I’ve been running similar drills for years, and the first time I tried the Rifleman Test, I used my Wilson Combat AR15 in .300 Hamr and managed 75 points. But, it took me too long—45 seconds. So, my final score was a failing 45. I ran it four more times for an average score of 54.6, with a best run of 65.
What did I learn? The same things you can learn from performing this qualification. I found out my shooting was not the problem; rather, my weakness was not assuming the positions fast enough to give me the necessary time to make a good shot. I also learned that I really needed to sling-up to make a good shot from a kneeling position and that I had to get better (faster) at doing that.
Running the course with my Model Seven Scout Rifle from the Remington Custom Shop, I found that for best performance, I needed to keep the 2-7X Scout scope set at a midrange magnification and that I had to concentrate on working the bolt quickly as part of shot follow-through. In my best run, I scored 65. Four runs with a Marlin 336 Dark in .30-30 Winchester produced an average score of 45 and a best of 60. Interestingly, average times with all three rifles were within seconds of each other, and my weaknesses were similar.
Rifle Marksmanship Rankings
The best use of this qualification—any qualification—is self-evaluation. But shooters like to know how they stack up. You can rate your performance with a score of 50 to 59 as “rifleman,” 60 to 69 as “marksman,” 70 to 79 as “expert”; and, if you can get four hits inside the 3-inch circle in 30 seconds—80 points—you’re a damned fine rifleman and should be considered to be of a distinguished skill level.
My suggestion is that you film your attempts.
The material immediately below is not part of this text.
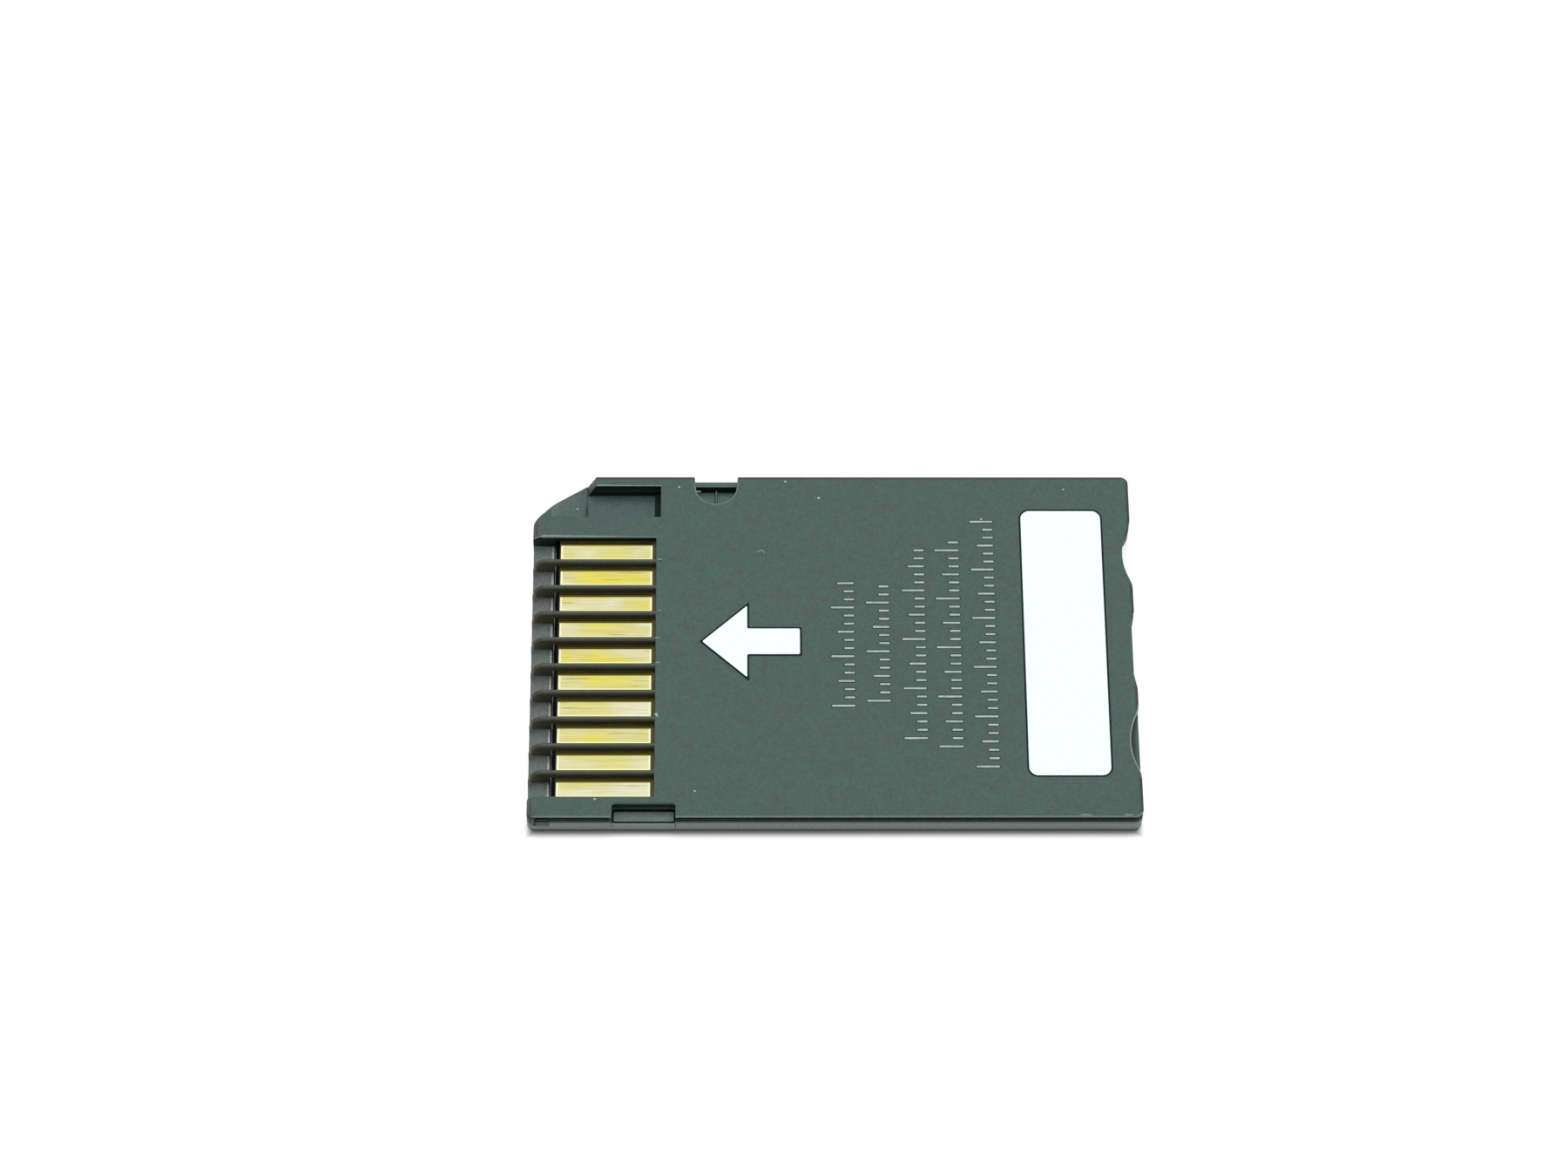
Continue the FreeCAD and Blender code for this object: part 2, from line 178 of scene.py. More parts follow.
def calculate(nodes, links, operation, first, second):
    node = nodes.new("ShaderNodeMath")
    node.operation = operation
    for socket, value in zip(node.inputs, (first, second)):
        if isinstance(value, float):
            socket.default_value = value
        else:
            links.new(value, socket)
    return node.outputs["Value"]


def bump(nodes, links, height, distance, strength):
    node = nodes.new("ShaderNodeBump")
    node.inputs["Distance"].default_value = distance
    node.inputs["Strength"].default_value = strength
    links.new(height, node.inputs["Height"])
    return node.outputs["Normal"]


# Plastics of the two shells

toneSet = {
    "rearPlastic": (0.0570, 0.0970, 0.0835),
    # painted highlight: lighter rear plastic for edges that catch the light
    "rearPaintedLight": (0.180, 0.245, 0.220),
    # painted glint: pale rear plastic for edges that catch the light
    "rearGlint": (0.340, 0.390, 0.370),
    # painted light: lighter rear plastic for the guide pocket's ramp
    "rearRampPaintedLight": (0.094, 0.138, 0.123),
    # painted shade: near-black rear plastic for walls in recesses and gaps
    "rearPaintedShade": (0.008, 0.019, 0.015),
    # painted shade: darker plastic for the rounded rims and outer sides
    "rimPaintedShade": (0.040, 0.046, 0.043),
    # painted shade and painted reflection of the gold: brownish dark crowns of the ribs
    "ribCrownPaintedShade": (0.052, 0.051, 0.036),
    # painted highlight: the lit top line of each rib
    "ribPaintedHighlight": (0.085, 0.088, 0.072),
    # painted shade and painted reflection of the gold: olive sides of the ribs
    "ribSidePaintedShade": (0.046, 0.045, 0.018),
    # painted light: much lighter plastic for the near side, as lit from the floor
    "sideBandPaintedLightAndShade": (0.270, 0.335, 0.305),
    # painted shadow: near-black foot of the near side, where it meets the floor
    "sideFootPaintedShadow": (0.010, 0.018, 0.015),
    "frontPlastic": (0.072, 0.112, 0.106),
    # painted light: lighter front plastic for the lock notch's floor
    "frontPitPaintedLight": (0.092, 0.148, 0.123),
    # painted light: lighter front plastic for the side pocket's floor and edges
    "frontPaintedLight": (0.120, 0.168, 0.148),
    # painted shade: near-black front plastic for walls in recesses
    "frontPaintedShade": (0.007, 0.021, 0.013),
    # front plastic of the scallop's ledge, carrying a painted shadow towards its inner side
    "frontLedgePaintedShadow": (0.072, 0.112, 0.106),
    # grey of the nose blocks, lighter than the front plastic: painted light to offset the shade on the
    # nose ramps
    "noseGrey": (0.137, 0.166, 0.158),
    # painted highlight on the inner edge of the nose
    "nosePaintedHighlight": (0.520, 0.535, 0.530),
    # painted shade: near-black for the inside of the card seen through the gaps
    "inside": (0.004, 0.006, 0.006),
}
plasticSet = {
    "patch": 0.11,      # how much the clouds change the colour
    "grain": 0.29,      # how much the fine grain does
    "patchNoise": (1300.0, 6.0, 0.7),    # scale, detail and roughness
    "grainNoise": (6500.0, 3.0, 0.65),
    "stops": (0.35, 0.65),
    "grainDepth": 0.006 * mm,
    "grainStrength": 0.5,
    "roughness": (0.48, 0.62),
    # the painted shade tones, which are also given less shine
    "dull": ("rearPaintedShade", "frontPaintedShade", "inside"),
    "dullShine": 0.12,
    "shadeRims": {           # painted shade along edges: axis, where the shade starts and where it is full, in mm
        # painted dark outline along the far rim and both ends
        "rearPlastic": (("Y", 9.80, 9.90), ("X", -15.36, -15.43), ("X", 15.31, 15.42)),
        # painted shadow at the foot of the near side and painted shade under the seam groove
        "sideBandPaintedLightAndShade": (("Z", 0.36, 0.22), ("Z", 0.80, 1.04)),
        # painted shadow on the scallop's ledge, darkest at its inner side
        "frontLedgePaintedShadow": (("X", 15.40, 15.24),),
    },
    # colour that the painted rim shade multiplies in
    "rimShadeTone": (0.32, 0.27, 0.29),
}


# Painted shade: a darkening mask along the given edges
def paintedRimShade(nodes, links, place, shadeRims):
    parts = nodes.new("ShaderNodeSeparateXYZ")
    links.new(place, parts.inputs["Vector"])
    shade = None
    for axis, start, full in shadeRims:
        near = spread(nodes, links, parts.outputs[axis], 0.0, 1.0, start * mm, full * mm)
        shade = near if shade is None else calculate(nodes, links, "MAXIMUM", shade, near)
    return ramp(nodes, links, shade, [(0.0, (1.0, 1.0, 1.0)), (1.0, plasticSet["rimShadeTone"])])


def plastic(name):
    material, nodes, links, shader, place = newMaterial(name)
    tone = toneSet[name]
    first, last = plasticSet["stops"]
    patches = noise(nodes, links, place, *plasticSet["patchNoise"])
    grain = noise(nodes, links, place, *plasticSet["grainNoise"])
    more = 1 + plasticSet["patch"]
    less = 1 - plasticSet["patch"]
    greener = (tone[0] * less, tone[1] * more, tone[2])
    greyer = (tone[0] * more, tone[1] * less, tone[2])
    base = ramp(nodes, links, patches, [(first, greener), (last, greyer)])
    dim = 1 - plasticSet["grain"]
    speckle = ramp(nodes, links, grain, [(first, (dim, dim, dim)), (last, (1.0, 1.0, 1.0))])
    colour = mixColour(nodes, links, 1.0, base, speckle, "MULTIPLY")
    # painted shade along this tone's edges
    if name in plasticSet["shadeRims"]:
        shade = paintedRimShade(nodes, links, place, plasticSet["shadeRims"][name])
        colour = mixColour(nodes, links, 1.0, colour, shade, "MULTIPLY")
    links.new(colour, shader.inputs["Base Color"])
    links.new(spread(nodes, links, grain, *plasticSet["roughness"]), shader.inputs["Roughness"])
    relief = bump(nodes, links, grain, plasticSet["grainDepth"], plasticSet["grainStrength"])
    links.new(relief, shader.inputs["Normal"])
    if name in plasticSet["dull"]:
        shader.inputs["Specular IOR Level"].default_value = plasticSet["dullShine"]
    return material


plastics = {name: plastic(name) for name in toneSet}


# Print, marks, dust, board and the sealed parts

finishSet = {           # dark and light tone, scale of the spots, roughness, depth in mm and shine
    "whitePrint": ((0.80, 0.89, 0.91), (0.84, 0.92, 0.94), 3000.0, (0.5, 0.65), 0.002, 0.5),
    "paleMark": ((0.30, 0.37, 0.34), (0.42, 0.50, 0.47), 2600.0, (0.6, 0.8), 0.003, 0.5),
    # painted shade: the dark line round the print and the write-on strip
    "paintedShadeLine": ((0.006, 0.012, 0.010), (0.012, 0.020, 0.018), 3000.0, (0.6, 0.8), 0.002, 0.1),
    # dark olive board, painted as the shade of the gold where it shows between the pads
    "boardPaintedShade": ((0.040, 0.036, 0.008), (0.060, 0.054, 0.012), 1500.0, (0.3, 0.45), 0.004, 0.5),
    "chipEpoxy": ((0.015, 0.015, 0.016), (0.028, 0.028, 0.030), 4000.0, (0.5, 0.7), 0.006, 0.5),
    "resistorGlaze": ((0.03, 0.03, 0.035), (0.06, 0.06, 0.065), 3000.0, (0.3, 0.5), 0.004, 0.5),
    "capacitorCeramic": ((0.26, 0.17, 0.10), (0.34, 0.23, 0.14), 3000.0, (0.4, 0.6), 0.004, 0.5),
    "dust": ((0.22, 0.28, 0.26), (0.50, 0.56, 0.54), 9000.0, (0.8, 0.95), 0.002, 0.5),
}
nodeFinish = {          # finish of each node that stays as the CAD made it, by how its name starts
    "circuit_board": "boardPaintedShade",
    "controller_chip": "chipEpoxy",
    "flash_chip": "chipEpoxy",
    "write_on_strip": "whitePrint",
    "resistor": "resistorGlaze",
    "capacitor": "capacitorCeramic",
}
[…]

That’s easy, now that we all have smartphones. This allows you to use the video to self-critique your performance. You’ll see how long it takes you to transition between positions, sling-up and operate your rifle’s action. This will help you perform better in the field—when it really matters.
How do you get better at getting the good hits? Hell, that’s simple: Perfect your ability to hold the sights on the target as you press the trigger.